Estos restos arqueológicos parecen ser contemplados con recelo desde otra mesa vecina en la que conviven numerosas pilas de catálogos, revistas especializadas o libros inspirados o realizados por la artista. Los rincones en los que la acumulación de cámaras fotográficas o los cuerpos de viejos muñecos de goma forman bodegones surrealistas que conducen a una gran sala en la que los monitores más arcaicos conviven con la última tecnología de Apple. Porque González es esa artista que se adelantó al uso de la tecnología en el arte en España gracias a sus estancias en Estados Unidos. Aunque antes tuvo que hacer su particular periplo en Madrid.
La mayor de una familia de tres hermanos de clase media bilbaína, huérfana de madre desde muy pequeña, tuvo que esperar hasta los 21 años para tener mayoría de edad y poder viajar a Madrid para estudiar Bellas Artes.
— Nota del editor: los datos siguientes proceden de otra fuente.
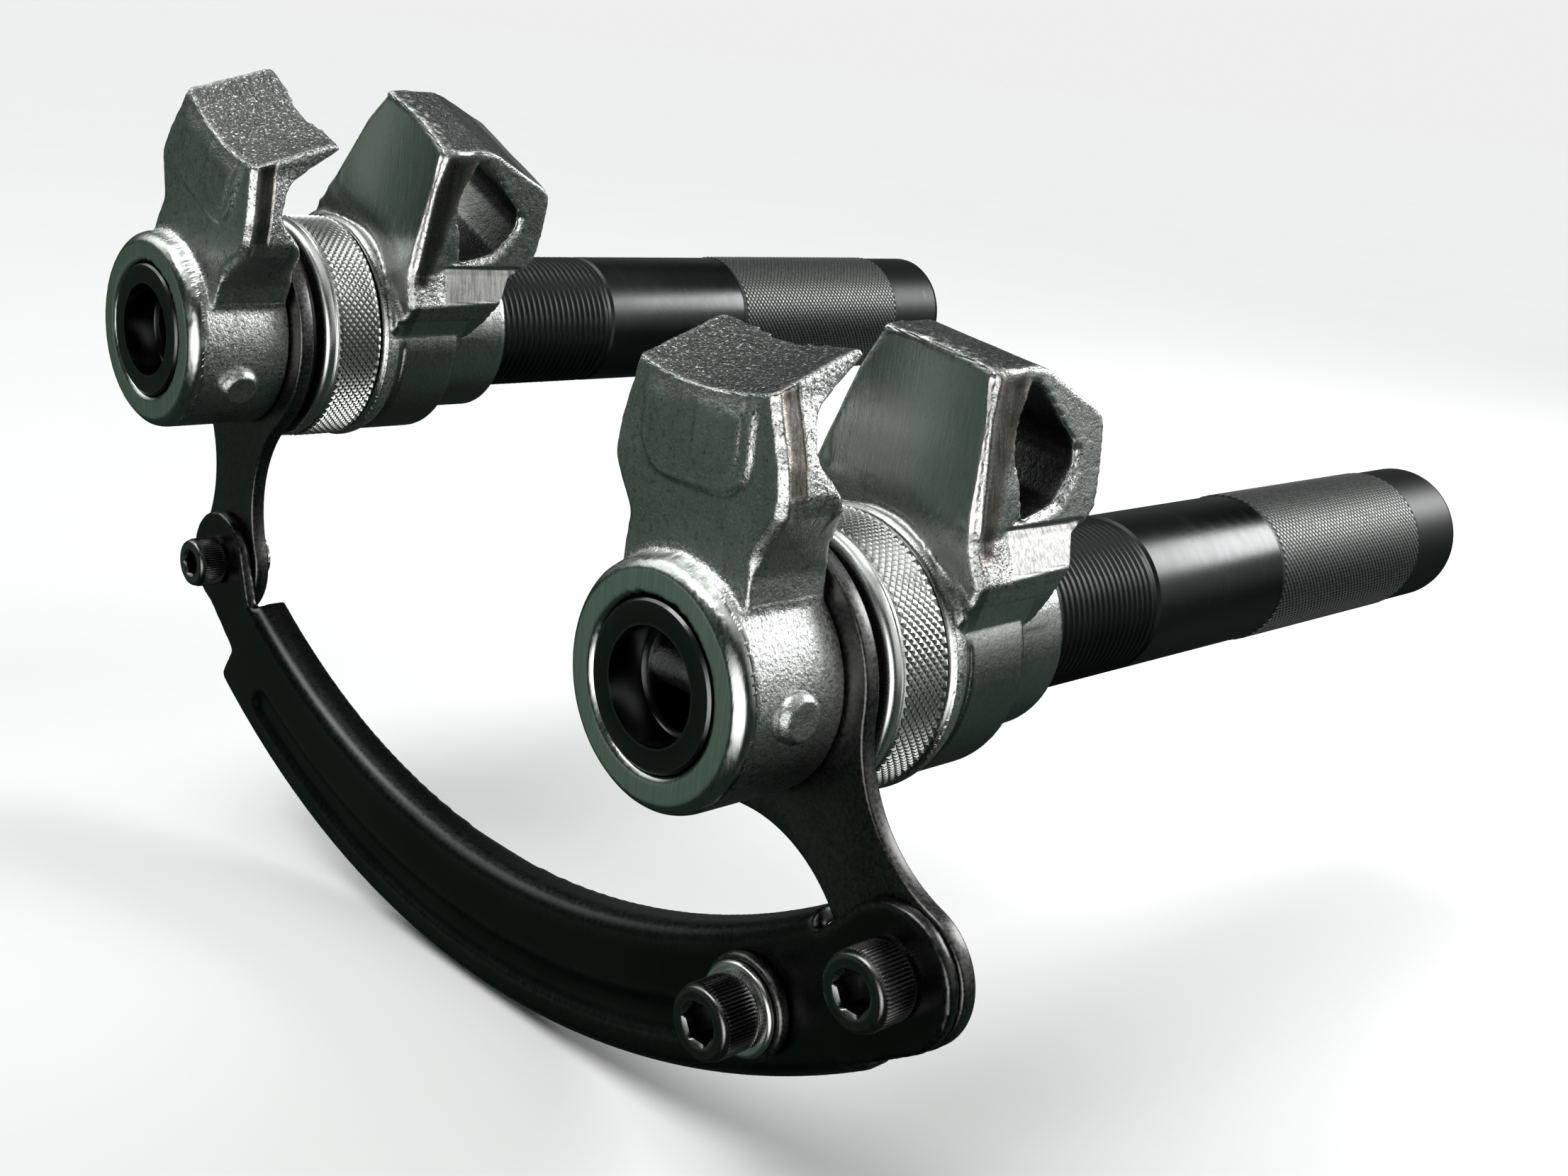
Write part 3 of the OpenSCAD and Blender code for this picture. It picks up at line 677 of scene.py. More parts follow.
def build_tube(unit):
    """Steel tube: front spigot, clip groove, thread, smooth stretch, knurled grip and plain end."""
    sizes = bpy.context.scene.spring_tool_sizes
    around = 120
    radius, grip = 18.7, 19.1
    thread_start, thread_end = 34.6, 137.0
    grip_start, grip_end = 194.1, 265.4
    outside = [(11.7, 0), (12.0, 0), (16.25, 0), (16.75, 0.5), (16.75, 27.3), (radius, 27.3)]
    outside += [(radius, 33.3), (17.5, 33.3), (17.5, thread_start)]
    rows = round((thread_end - thread_start) / sizes.thread_pitch * 6)
    outside += [(radius, x) for x in stretch(thread_start, thread_end, rows)]
    outside += [(radius - 0.45, 137.4), (radius - 0.55, 137.6), (radius - 0.55, 138.6), (radius, 139.4)]
    outside += [(radius, 192.9)]
    grip_rows = 2 * round((grip_end - grip_start) / sizes.grip_pitch)
    outside += [(radius, 193.3)] + [(grip, x) for x in stretch(grip_start, grip_end, grip_rows)]
    outside += [(radius, 266.2), (radius, 270), (radius, 280), (radius, 286.4), (radius - 0.2, 287.5)]
    outside += [(radius - 0.7, 288.4), (radius - 1.6, 289.2), (radius - 2.6, 289.6)]
    bore = [(13.3, 289.6), (12.5, 288.8), (12.5, 229.6), (10.6, 229.6), (10.6, 9.0)]
    bore += [(11.2, 8.8), (11.7, 8.2)]
    bm = turned(outside + bore, around)
    cut_thread(bm, radius, thread_start + 0.1, thread_end + 0.2, sizes.thread_pitch, sizes.thread_depth)
    cut_knurl(bm, grip, grip_start, grip_end, grip_rows, around, depth=0.42, land=0.24)
    piece = settle(unit + "_tube_steel", bm, axis_place(unit, ROLL[unit]), 32)
    x = coords(piece.data)[:, 0] / MM
    # the grip, for its rougher finish and its painted sheen
    paint(piece.data, "grip", band(x, 194, 265.5, 0.4))
    paint(piece.data, "thread", np.maximum(band(x, 34, 139.6, 0.3), band(x, 266, 287, 0.3)))
    return dress(piece, tube_black(), unit + "_tube_body", "black_steel", unit + "_tube")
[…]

En Bilbao dejó una carrera de piano terminada y a un padre enfadado por la desobediencia de la hija, pero dispuesto a ayudarla con 4.000 pesetas que ella guardó en el hatillo con el que salió de casa.
Combativa y famosa por abanderar los derechos humanos y las causas de sus compañeros artistas, nada más empezar en Madrid tuvo su primer desencuentro. Ella, que buscaba romper con todo lo conocido, se encontró con Antonio López como profesor. “Salí de casa en el 67 y viví el mayo francés en Madrid. En Bellas Artes, el primer día el pintor Antonio López nos hablaba de volver a las raíces familiares, al pasado… Yo, que lo que quería era ver mundo, experimentar y conocer las vanguardias, le dije que no me interesaba nada de lo que me decía. Me planté y no volví a sus clases. No me interesaba nada pintar neveras o armarios, pero lo curioso fue que subyugó a muchos alumnos que empezaron a pintar como él. Son lo que yo llamo los antoñitos y por ahí siguen haciendo lo mismo”.
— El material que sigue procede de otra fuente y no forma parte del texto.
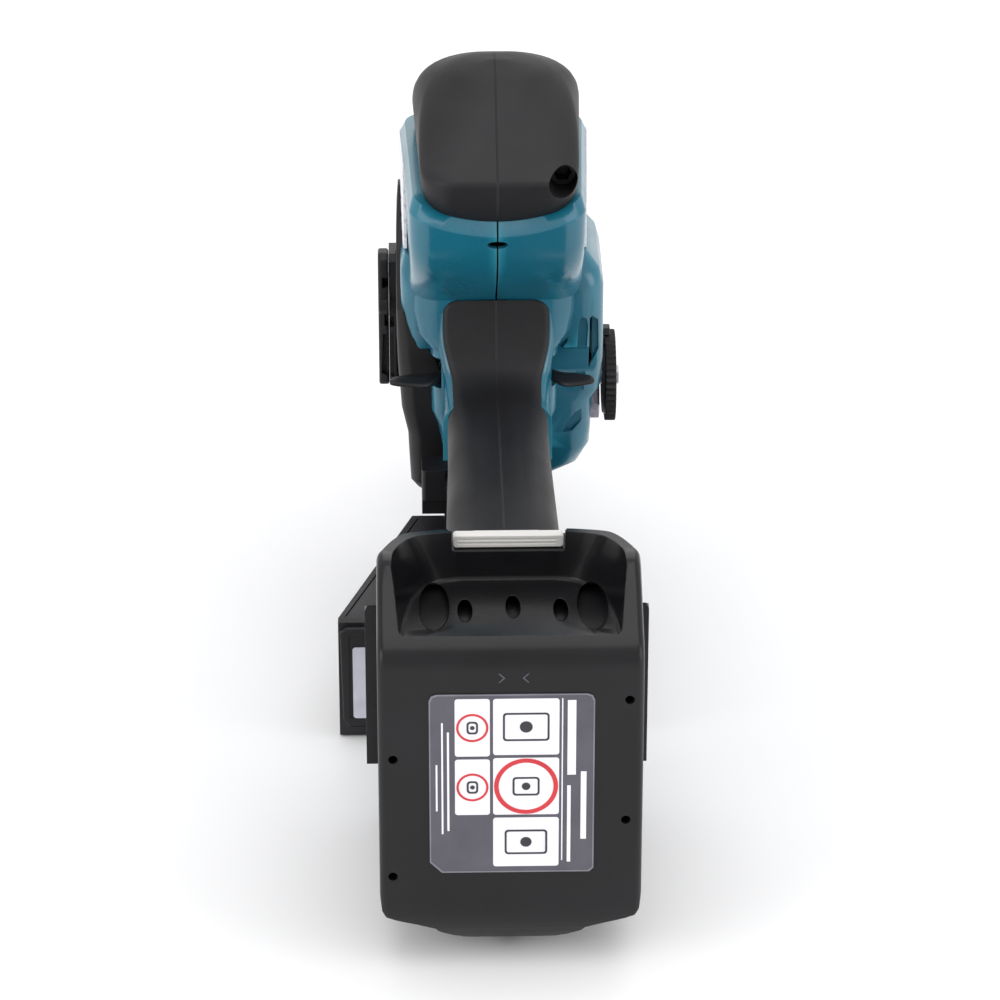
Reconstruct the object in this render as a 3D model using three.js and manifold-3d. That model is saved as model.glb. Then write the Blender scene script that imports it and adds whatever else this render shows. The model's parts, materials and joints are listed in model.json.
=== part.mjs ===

La oportunidad de adentrarse en otros mundos se presentó en forma de beca en Estados Unidos. Primero en el Instituto de Arte de Chicago y dos años después en la Escuela Corcoran de Washington. Fue allí donde aprendió a combinar el arte y las nuevas tecnologías, incluido el uso artístico del fax. “En Chicago tuve como profesora a alguien importantísimo en mi vida: la artista feminista Mary Beth Edelson. Gracias a ella pude presentar mis primeras piezas sobre violencia de género, como La descarga (1975), hecha con paneles realizados con fotocopias Thermofa”.
Una muñeca despatarrada
En la etapa de Chicago surge la que sería una de sus series más conocidas, el políptico titulado La violación. “Se trataba de un ejercicio para la asignatura de fotografía. Era 1972 y salí a buscar material en el barrio negro de Chicago, por entonces nada recomendable. En un callejón encontré una muñeca a la que fotografié despatarrada y violentada. La senté en una pared y detrás de ella pude capturar la mirada perpleja de un niño”, relata González.
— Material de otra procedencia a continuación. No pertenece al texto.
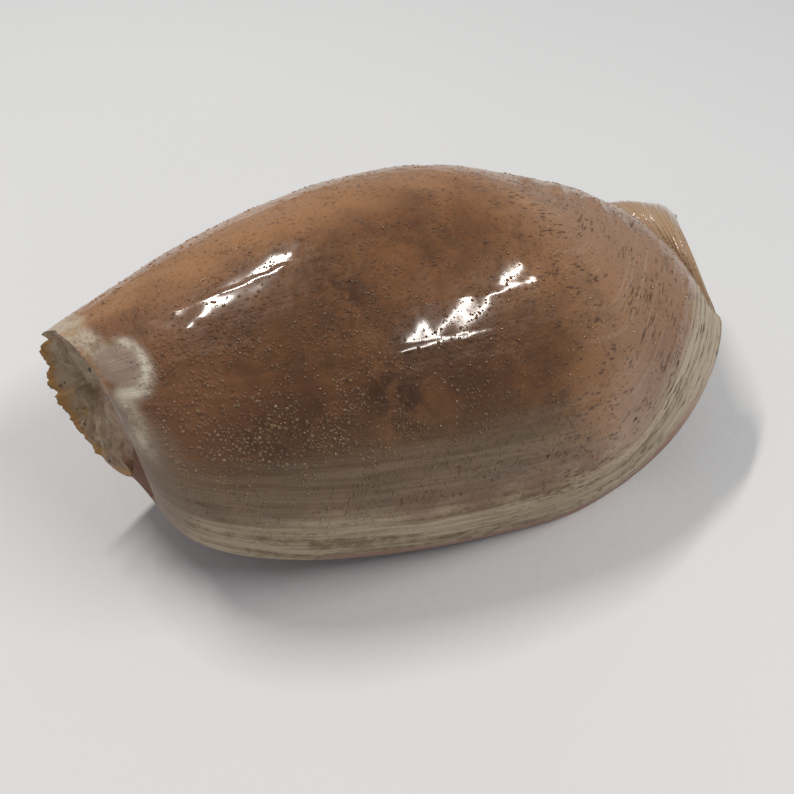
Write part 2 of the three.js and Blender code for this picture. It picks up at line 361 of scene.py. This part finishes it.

“Llevé la imagen a la escuela y la manipulé con la fotocopiadora de color. Guardé el material en una caja y en 1992 compuse la serie y le di título: La violación. Con mi galerista, Evelyn Botella, acordamos llevar la pieza a Arco, pero era 1993 y acababan de aparecer los cuerpos semienterrados de las niñas de Alcàsser. Al final cambiamos de idea”. La obra se exhibiría después en numerosas exposiciones.
La arquitectura industrial y su desmantelamiento es otro de los grandes temas abordados por Marisa González a lo largo del tiempo. En 2000 pudo trabajar en su conocida obra Lemóniz. En ella documenta el desmantelamiento de la polémica central nuclear homónima construida en la costa vasca en los años setenta que nunca entró en funcionamiento por atentados de ETA y constantes manifestaciones. “Gracias a un hermano contacté con la empresa adjudicataria de las obras de desmantelamiento. Me dieron todas las facilidades y saqué un camión de documentación. Papeles y abundantes cachivaches que formaban toda una metáfora social. Aquello eran los restos de una ciudad de la que pudimos conocer detalles de su vida interior, incluidos los que ilustraban sobre la discriminación de la mujer dentro de una extraña ciudad como iba a ser Lemóniz”, recuerda.
Las exposiciones e intervenciones públicas de esta artista han sido constantes. En estos días tiene dos exposiciones individuales (en la galería Vanguardia en Bilbao y en la galería Isabel Hurley en Málaga) y 11 colectivas en marcha. Su obra se ha visto en diversos espacios. En 2015, en Tabacalera (Madrid) le organizaron una retrospectiva, pero no la que seguramente merece. Lo mismo ocurre con los premios oficiales. “No trabajo pensando en premios, pero reconozco que me haría ilusión el Nacional de Artes Plásticas. Me cuentan que quedé finalista en el último Velázquez, aunque finalmente se lo dieron a Elda Cerrato, artista visual argentina nacida en Italia”.
Mientras los reconocimientos llegan o no, Marisa González sigue trajinando con elementos reciclados y retratando los frutos que encuentra en las tiendas próximas. Por indicación de su hija mayor, la arquitecta Nerea Calvillo (especializada en la investigación de la representación visual del aire en la atmósfera), está haciendo el inventario de toda su obra y archivos. “Cuando me ocurra algo, más vale que lo deje todo ordenado”, dice. No ha dejado el activismo y en cualquier foro se la puede uno encontrar protestando porque es de las que creen que las cuotas de mujeres siguen siendo necesarias en todos los centros de trabajo. “Hay que exigir que se imponga la presencia de mujeres en los mandos, no solo en los puestos intermedios”. Y como muestra de ese interés en seguir colaborando, la artista sigue creando entradas de nombres de mujeres vinculadas al arte en la Wikipedia: “Es cuestión de documentarse y conocer el mecanismo para evitar que el silencio se mantenga sobre el trabajo de tantas mujeres”.